The analysis distinguished L. renatae from other eelpout species using DNA barcoding. There is relatively high sequence similarity with two species from the Western North Pacific ( L. lenzeni , L. delanglei sp. nov.; Table 3 View TABLE 3 ) and with L. jordani from the Eastern North Pacific (less than 3% different), as well as with L. aratrirostris from the Southern Ocean.

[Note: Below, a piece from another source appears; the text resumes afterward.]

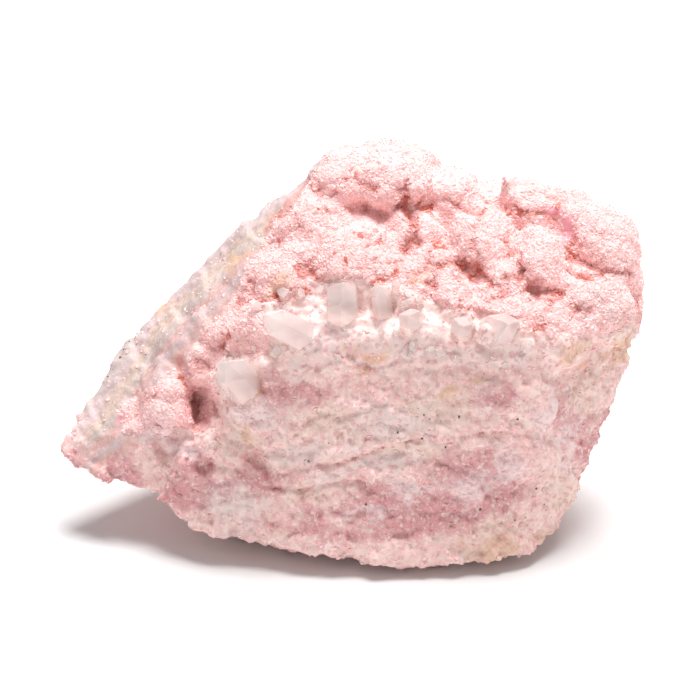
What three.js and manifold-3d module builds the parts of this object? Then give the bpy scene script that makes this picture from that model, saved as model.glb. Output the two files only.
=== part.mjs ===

The morphological differences between L. lenzeni and L. renatae sp. nov. have already been described above.

Lycenchelys renatae sp. nov. differs from the sympatric L. delanglei sp. nov. by a higher number of total vertebrae (125–130 vs. 120–121), caudal vertebrae (99–103 vs. 91–93) and anal-fin rays (102–106 vs. 96–98), as well as lower number of precaudal vertebrae (26–27 vs. 28–29) and by the presence of a lateral line (versus its absence) and fewer suborbital pores (6–9 versus 10–12). The new species has a lower number of pelvic-fin rays (2 vs. 3), a higher number of free pterygiophores at the beginning of dorsal fin (1–3 vs. 0) and another type of the lateral line (mediolateral vs. double) than L. jordani . Lycenchelys renatae sp. nov. differs from the L. aratrirostris in having higher numbers of dorsal-fin rays (115–122 vs. 97–107), anal-fin rays (102–106 vs. 79–89), total vertebrae (125–130 vs. 101–110) and a lower number of pelvic-fin rays (2 vs. 3).